YOUR INSTRUCTIONS: Keep only the lines of the data below that contain "bodies", and copy them.

===== INFORMATION SUPPLIED =====

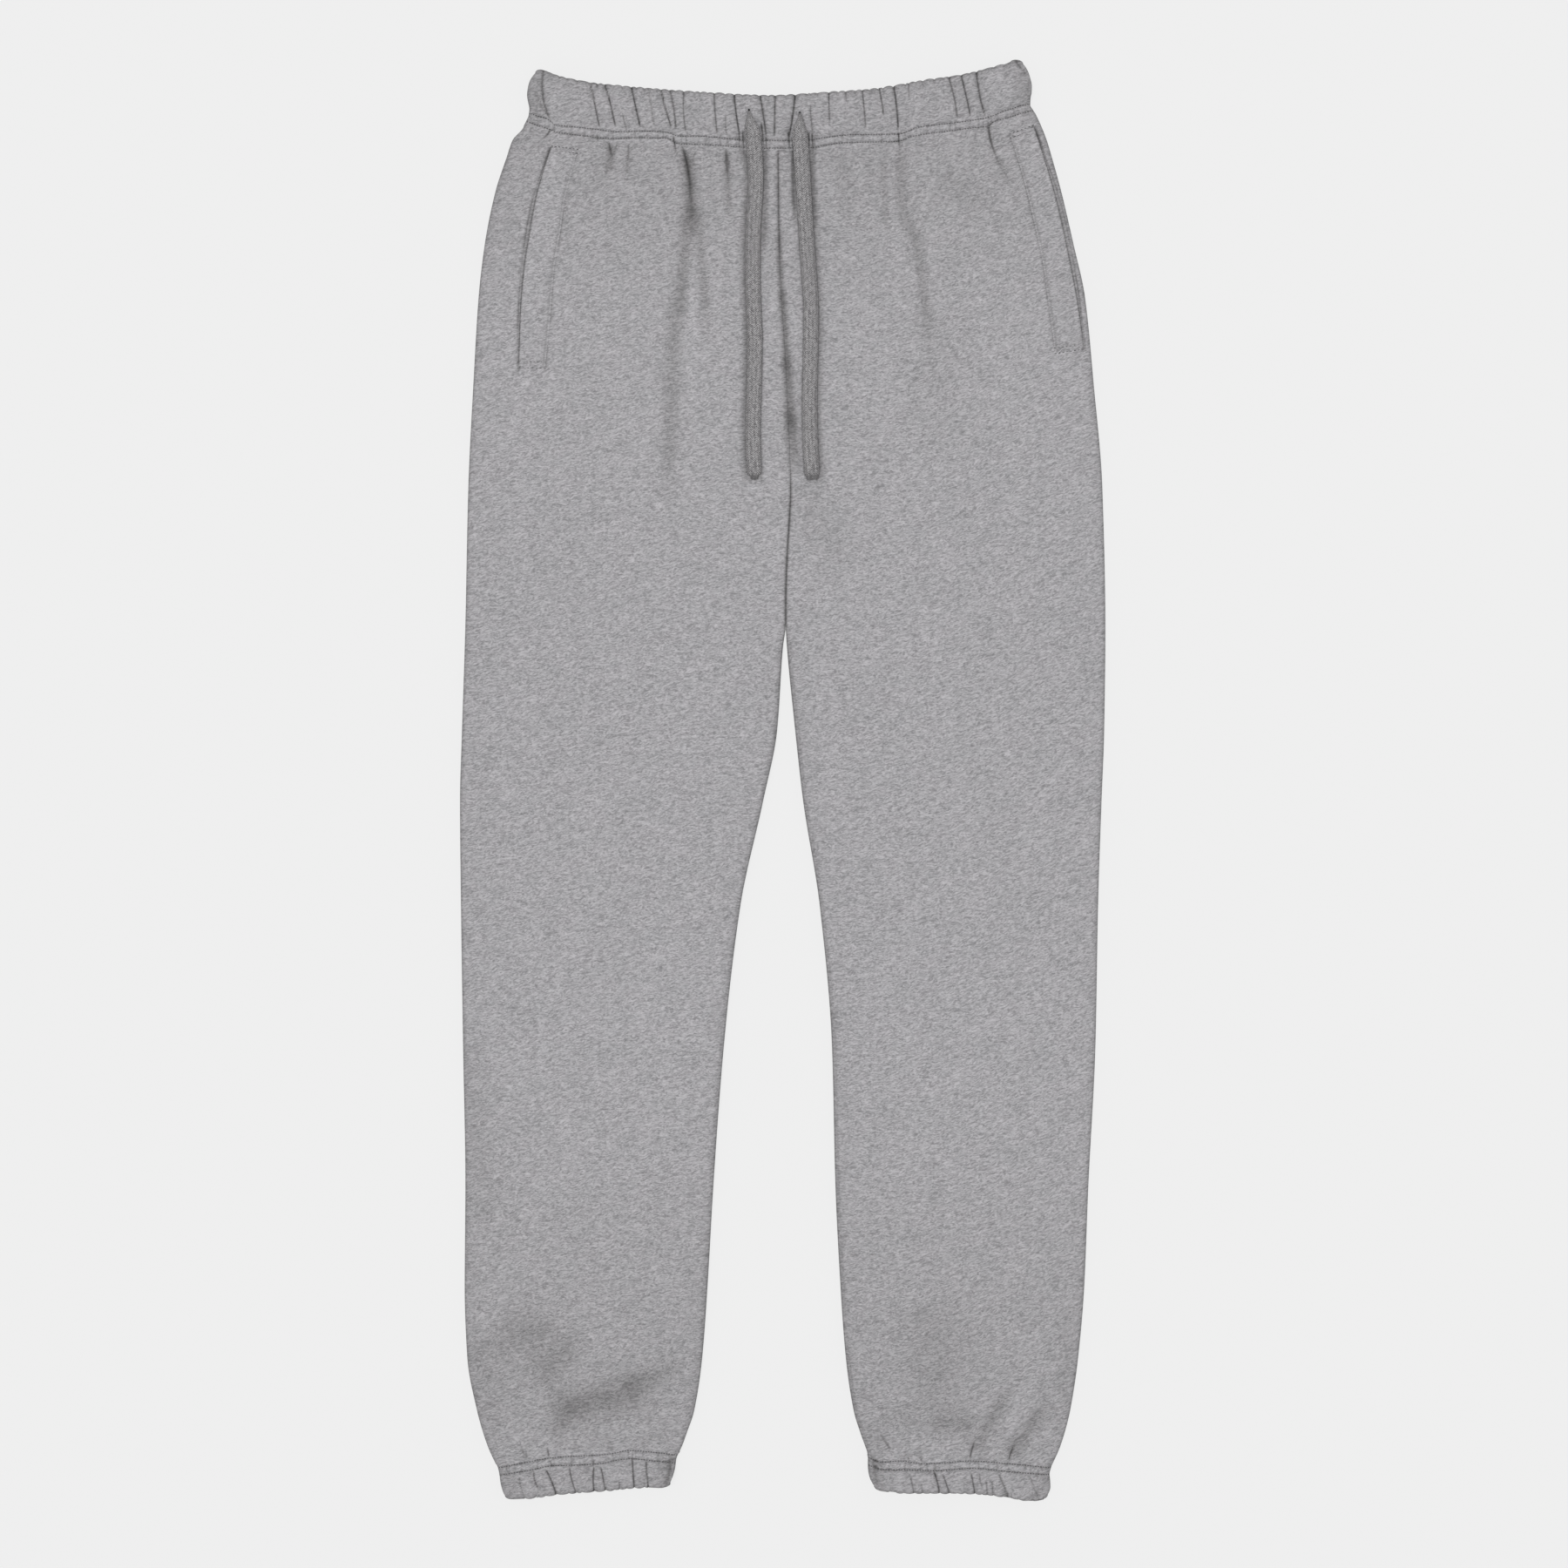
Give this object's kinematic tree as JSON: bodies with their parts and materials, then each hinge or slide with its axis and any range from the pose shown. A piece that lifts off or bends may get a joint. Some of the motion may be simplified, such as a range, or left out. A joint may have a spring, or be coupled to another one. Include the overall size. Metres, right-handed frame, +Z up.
{
  "type": "track pants",
  "caption": "Fleece track pants laid flat with gathered elastic waist and cuffs, side pockets and flat drawcords.",
  "frame": {"origin": "bottom centre of the garment's bounding box, on the surface it lies on", "axes": "+Y from the cuffs to the waist, +Z up out of the front, +X to the wearer's left"},
  "size_m": [0.4674, 1.042, 0.0165],
  "materials": {
    "fleece": "matte marl fleece knit, brushed inside",
    "braid": "matte flat knitted cord",
    "thread": "matte sewing thread"
  },
  "bodies": {
    "root": {"front_panel_right": "fleece", "front_panel_left": "fleece", "back_panel_right": "fleece", "back_panel_left": "fleece", "waistband": "fleece", "cuff_right": "fleece", "cuff_left": "fleece", "pocket_welt_right": "fleece", "pocket_welt_left": "fleece", "pocket_facing_right": "fleece", "pocket_facing_left": "fleece", "drawcord_right": "braid", "drawcord_left": "braid", "eyelet_right": "thread", "eyelet_left": "thread"}
  },
  "joints": []
}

=====

OUTPUT OF THE EXERCISE:
Give this object's kinematic tree as JSON: bodies with their parts and materials, then each hinge or slide with its axis and any range from the pose shown. A piece that lifts off or bends may get a joint. Some of the motion may be simplified, such as a range, or left out. A joint may have a spring, or be coupled to another one. Include the overall size. Metres, right-handed frame, +Z up.
  "bodies": {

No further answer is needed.